As the lessons describes, “When the king heard the words of the book of the law, he rent his clothes.” I wonder whether that was the reaction that those who had found the book anticipated. This “book of the law” was likely a text which looked a lot like Deuteronomy. In it, there are many commandments and descriptions of the ways that God relates to his people. This rediscovery was a chance to look back into the past and read what had been going on centuries before.

I can imagine that hearing those words for the first time in a long time would be a little startling, but was it necessary for the king to tear his clothes? One of the beauties of Deuteronomy is the simplicity with which it describes how God and Israel are supposed to get along. Basically, if God’s people remember to do everything they are supposed to do, God will bless them. If not, God will curse them. That might sound a little harsh, but I think it’s more nuanced than that.

Part of what it meant to be a child of God was to remember that fact. Parents and grandparents were to teach the younger generations about the distinctive features of Israelite culture. “What makes us special, Father?” a child might ask. Deuteronomy is a lot of what might form an answer to that important question. And as long as God’s people were able to remember and recall and maintain those cultural roots, Israel lived on as God’s chosen people. That’s what it meant to be blessed by God.

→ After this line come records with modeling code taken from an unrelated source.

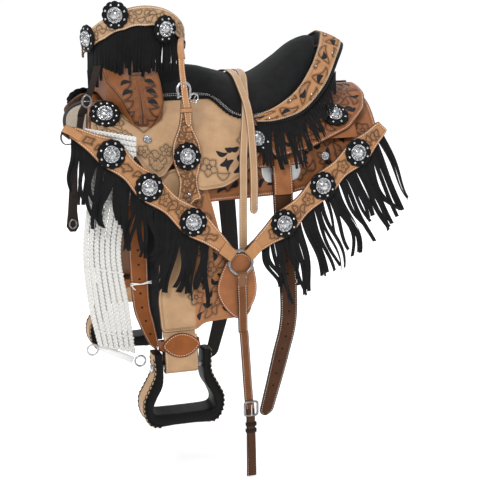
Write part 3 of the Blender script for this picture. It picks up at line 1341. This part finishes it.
# The frame's cross section: share of the way from the opening out, share of half the depth.
FRAME_SECTION = [(0.12, 1), (0.5, 1), (0.88, 1), (0.97, 0.9), (1, 0.7), (1, 0), (1, -0.7), (0.97, -0.9),
                 (0.88, -1), (0.5, -1), (0.12, -1), (0.03, -0.9), (0, -0.7), (0, 0), (0, 0.7), (0.03, 0.9)]


def build_stirrups():
    """Bell stirrups: a black body with a wide tread, laced tan facings and a bolt."""
    o = curve(FRAME_HALF + [(20, -612), (0, -612)], 3.0)
    i_line = share_of(np.linspace(0, 1, len(o)), curve(OPENING_HALF + [(20, -588), (0, -588)], 1.0))
    o, i_line = (np.vstack([half, half[-2::-1] * [-1, 1]]) for half in (o, i_line))
    deep = np.interp(o[:, 1], [-612, -560, -510, -462], [30, 29.5, 24, 20])

    def solid(line, depth):
        return np.stack([STRAP_X + line[:, 0], BOLT_Y - depth, line[:, 1]], 1)

    ring = np.stack([solid(i_line + (o - i_line) * radial, deep * depth)
                     for radial, depth in FRAME_SECTION], 1)
    faces = loft_faces(len(o), len(FRAME_SECTION))
    facing, lace = [], []
    run = run_of(o)
    out = unit(o - i_line)
    sides = np.where(np.abs(run - run[-1] / 2) > 46)[0]
    for part in (sides[sides < len(o) / 2], sides[sides > len(o) / 2]):
        cols = [solid(o[part] + out[part] * lift, deep[part] * depth) for depth, lift in
                ((0.86, -0.4), (0.84, 1.0), (0.5, 1.7), (-0.5, 1.7), (-0.84, 1.0), (-0.86, -0.4))]
        facing.append((np.stack(cols, 1).reshape(-1, 3), grid_faces(len(part), 6)))
        for u in np.arange(run[part[0]] + 4, run[part[-1]] - 4, 10.0):
            for sign in (1, -1):
                for lean in (-1, 1):
                    at = u + 3.6 * lean * np.array([-1, 0, 1])
                    lift = np.array([[1.9], [1.4], [-5.0]])
                    depth = np.interp(at, run, deep) * np.array([0.62, 0.9, 1.04])
                    ends = solid(read_at(at, run, o) + read_at(at, run, out) * lift, sign * depth)
                    lace.append(tube(ends, 1.1, 6))
    ends = [lathe((STRAP_X + x, BOLT_Y, BOLT_Z), (x, 0, 0), [(8.5, -1.5), (8.5, 1.0), (7, 3), (3, 4)], 20)
            for x in (-60.5, 60.5)]
    for side, flip in SIDES:
        rides = f"stirrup_{side}"
        put(f"stirrup_frame_{side}", rides, ring.reshape(-1, 3), faces, MATERIALS["black"],
            nodes=(f"stirrup_frame_{side}",), slot="black_leather", flip=flip)
        put_parts(f"stirrup_facing_{side}", rides, facing, MATERIALS["plain_tan"], slot="tan_leather",
                  flip=flip)
        put_parts(f"stirrup_lacing_{side}", rides, lace, MATERIALS["black"], slot="black_leather", flip=flip)
        put_parts(f"stirrup_bolt_ends_{side}", rides, ends, MATERIALS["silver"], slot="silver", flip=flip)


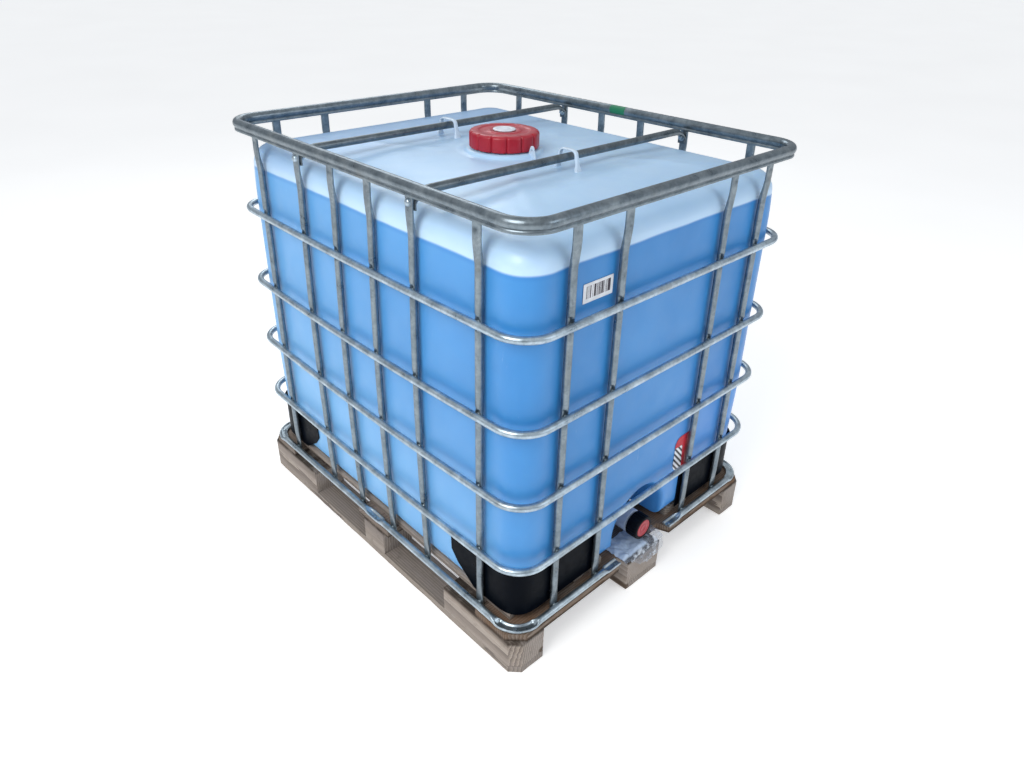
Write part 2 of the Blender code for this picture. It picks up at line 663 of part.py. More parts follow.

If they forgot who they were and whence they came, the curse of not belonging to God awaited them.

I don’t know whether the book of the law was actually found during a temple renovation. Maybe. Or maybe Josiah and the other leaders of the day suddenly realized that they had forgotten what it meant to be God’s people. And the only way to get back into God’s graces was to start over. Tear your clothes. Appoint a fast. Get back to the basics. Remember who you are. I think there’s a message there for the modern Christian.